Марсель Пруст | страница 40



Можно сказать, что роман «ни с чего не начинается». Для начала взято незначащее, рядовое мгновение, избрана ситуация, которая в жизни рассказчика повторялась ежедневно, тысячи раз, которая не обещает читателю ничего увлекательного, особенного, не таит в себе никакой интригующей повествовательной перспективы. Но зато эта ситуация знаменует собой отход ко сну, отход к такому состоянию, когда совершается так необходимое Прусту смешение времени. «Ковер-самолет» Пруста не сказочный, он ткется из повседневности; просто надо уснуть, а «во время сна человек держит вокруг себя нить часов, порядок лет и миров».

Произведение в целом может рассматриваться как весьма последовательное несмотря на произвольность изложения) изображение повседневной жизни рассказчика, его детства в Комбре, прогулок то в сторону, где живет буржуа Сван, то в сторону, где обосновались аристократы Германты, пейзажей, погоды, попутных встреч, первой любви к дочери Свана Жильберте, перипетий любви к Альбертине, путешествий в Бальбек, бесконечных посещений салонов. То, из чего состояла жизнь самого Пруста, воспроизводится в романе скрупулезно, с такой заботой о сохранении каждой детали, что роман можно счесть эпопеей натурализма. Зацепившись за какую-нибудь мелочь, Пруст может застрять надолго, на десятки страниц. Однако мелочь мелочи рознь, и иногда то, что кажется незначительным, может в искусстве нести огромную смысловую нагрузку. Общеизвестные эпизоды с поцелуем матери перед сном могут — и должны — восприниматься в общем контексте произведения, старательно собирающего, коллекционирующего мелочи. Но ведь поцелуй матери становится чрезвычайным событием, ради него герой совершает истинный подвиг не только из-за бедности впечатлений, редчайшей чувствительности и гипертрофированного сыновнего чувства. Речь идет о системе воспитания, о взаимоотношениях в семье, о «лестнице провинностей» — чувство ребенка натыкается на целую систему взглядов, привычек, обычаев в его семье, как частице определенной социальной среды, среды, где «царствуют принципы» и нестерпимое желание «приучать ребенка». Правда, конфликт обозначился «сам по себе» в добросовестно поданном жизненном материале — особой склонности к его осмыслению, к ясным социальным выводам автор не питал.

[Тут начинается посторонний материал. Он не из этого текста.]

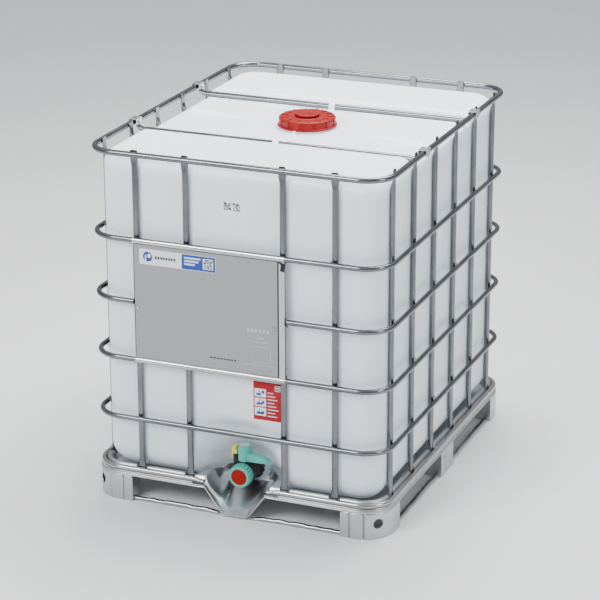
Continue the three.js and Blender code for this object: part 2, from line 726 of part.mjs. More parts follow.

«Повседневность» — это стихия Пруста, которая была и способом социальной характеристики персонажей, попадавших в поле зрения рассказчика. Эти характеристики нередко выполнены прямо-таки с бальзаковской силой видения. Но иначе, «по-прустовски», обязательно в сфере быта, в мире обыденном, в каждодневной сутолоке встреч и приемов, светских бесед, вне сферы политической жизни, вне деловых отношений — словом, в замкнутом круге, очерченном небогатым жизненным опытом рассказчика. Система образов в романе подчинена этому опыту — в повествование попадают те, на кого «натыкается» «я», и в том порядке, в каком люди оказываются в поле зрения рассказчика. Немало было, естественно, случайного, и множество деталей не всегда собирались в характерные и выразительные портреты. Временами они оставались рыхлой и аморфной грудой, носившей название кого-нибудь из знакомых рассказчика, бесконечным собранием тонко подмеченных оттенков и тонов, вращавшихся нескончаемой вереницей вокруг воспринимающего «я».